Mr Shadi Abou-Zahra (W3C Web Accessibility Initiative (WAI)) stated that we are seeing more and more seamless integration of all media which is critical to web accessibility. Two issues prevail: international standards that are Open Source and raising awareness. He stated that we need to identify the challenges for people with disabilities. More so he argues that the primary aim is awareness and the lack of skills rather than standards. He pointed out that we are all content publishers and we need to be aware of the standards for the tools we use (Authoring tool Access Guidelines (ATAG); WCAG; and User Agent Accessibility Guidelines (UAAG); accessibility guidelines for developers to create the tools to make the content accessible).
On the issue of policies, the next panellist Mr Donal Rice (Senior Design Advisor, ICT, Centre for Excellence in Universal Design Ireland) noted that in developing nations the motivation for accessibility of public websites stems from compliance with Anti-Discrimination rules. Germany, Austria, Malta, Australia, and the USA provide proactive policies that their business community have to follow. He noted that key European Accessibility Legislation was passed in April 2016 on Public Procurement Directives in the EU making it mandatory for all websites to have web accessibility under the European Accessibility Act. He also stressed that it is ‘easy to implement a policy but less easy to monitor it. The performance of the policy will take time.’ He noted a study Measures to Improve Accessibilty of Public Websites in Europe by the Irish National Disability Authority which found that in Germany practical support on country level creates good benefits to implement accessible sites. He also reported that a poor analysis of government websites is common: 50% of technical staff do not gather information on their public websites. In fact, the public service managers want more information on their website performance with regard to the level of accessibility. It would be useful if the data collected were of operational value to the organisation.
The three other panellists provided technical solutions which included a combination of manual and automated tools to crawl public websites and provide critical feedback to the public website managers. Mr Mikael Snaprud (CEO of Tingtun) revealed that not all European countries perform the same. He researched over 1000 websites with the Netherlands having the best results and Cyprus the worst. His firm used 30 types of test tools for a total of 180 million tests. The average score was 82. He also noted that over time, countries have demonstrated improved scores.

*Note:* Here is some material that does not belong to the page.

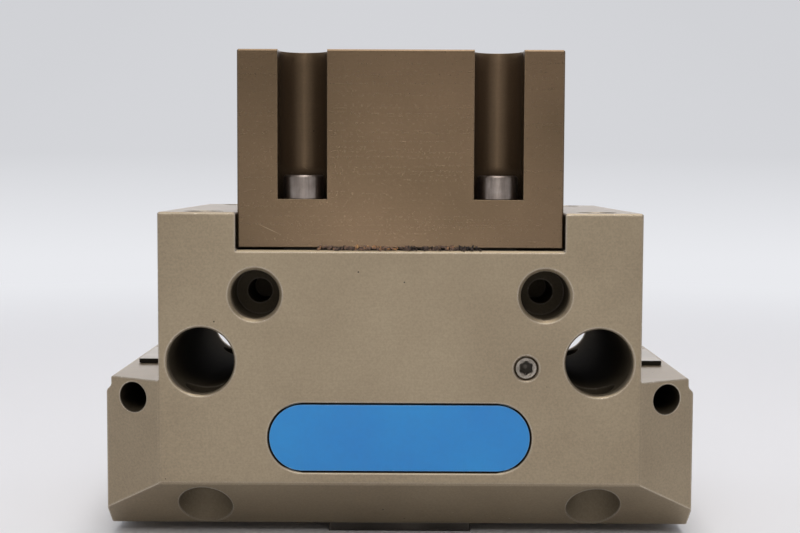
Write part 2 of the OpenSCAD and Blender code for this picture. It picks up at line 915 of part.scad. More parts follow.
module cylinder_cover() {
    slip = 0.05;
    bevel = 0.35;
    tapped = tongue_screw_l - tongue_h - cover_z;
    color("#9b8f7a")
        difference() {
            rotate_extrude($fn = fine)
                polygon([
                    [0, cover_z],
                    [recess_r - slip - bevel, cover_z],
                    [recess_r - slip, cover_z + bevel],
                    [recess_r - slip, cylinder_z],
                    [cylinder_r - slip, cylinder_z],
                    [cylinder_r - slip, cover_groove_z],
                    [cover_groove_r, cover_groove_z],
                    [cover_groove_r, cover_groove_z + cover_seal_d],
                    [cylinder_r - slip, cover_groove_z + cover_seal_d],
                    [cylinder_r - slip, cover_top],
                    [0, cover_top]
                ]);
            pair_x(spring_x)
                translate([0, 0, spring_z])
                    cylinder(d = spring_bore_d, h = spring_seat + cut);
            tongue_screw_places(cover_z - cut)
                cylinder(d = m4[0] + 2 * static_fit, h = tapped + hole_spare + cut);
        }
}

module cover_seal() {
    section = cover_seal_d - 2 * static_fit;
    color("#232325")
        translate([0, 0, cover_groove_z + cover_seal_d / 2])
            rotate_extrude($fn = fine)
                translate([cylinder_r - cover_seal_d / 2, 0])
                    circle(d = section, $fn = coarse);
}

// Internal retaining ring, open at one side, with two eyelets
module cover_retaining_ring() {
    slip = 0.1;
    band_w = 1.6;
    inner_r = recess_r - band_w;
    eye_r = 1.9;
    eye_hole_r = 0.8;
    eye_at = inner_r - 0.4 * eye_r;
    eye_turn = 9;
    gap_turn = 6;
    color("#4a4a4c")
        translate([0, 0, ring_z])
            difference() {
                union() {
                    difference() {
                        cylinder(r = ring_groove_r - slip, h = ring_t, $fn = fine);
                        translate([0, 0, -cut])
                            cylinder(r = inner_r, h = ring_t + 2 * cut, $fn = fine);
                    }
                    for (side = [-1, 1])
                        rotate([0, 0, 90 + side * eye_turn])
                            translate([eye_at, 0, 0])
                                cylinder(r = eye_r, h = ring_t);
                }
                rotate([0, 0, 90])
                    translate([0, 0, -cut])
                        linear_extrude(ring_t + 2 * cut)
                            polygon([
                                [0, 0],
                                [2 * recess_r, -2 * recess_r * tan(gap_turn / 2)],
                                [2 * recess_r, 2 * recess_r * tan(gap_turn / 2)]
                            ]);
                for (side = [-1, 1])
                    rotate([0, 0, 90 + side * eye_turn])
                        translate([eye_at, 0, -cut])
                            cylinder(r = eye_hole_r, h = ring_t + 2 * cut);
            }
}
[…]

He shared the link for checking websites or compliance that provides immediate results.
The website checker created by EIII is an Open Source functional tool that provides a benchmark of the errors on a website. Along with Mr Martijn Houtepen (Accessibility Foundation), Snaprud stressed that the combination of manual and automatic testing is necessary to validate the information. A rule of thumb is that 20% of testing is manual or confirmation.
Mr Fabio Paternò (Research Director, CNR-ISTI) wrapped up the session with a call for a more flexible approach to web accessibility guidelines since his research says that many tools are obsolete. We need a new generation of automatic tools to be effective. At his institute they have created the Multiguideline Accessibility and Usability Validation Environment (MAUVE).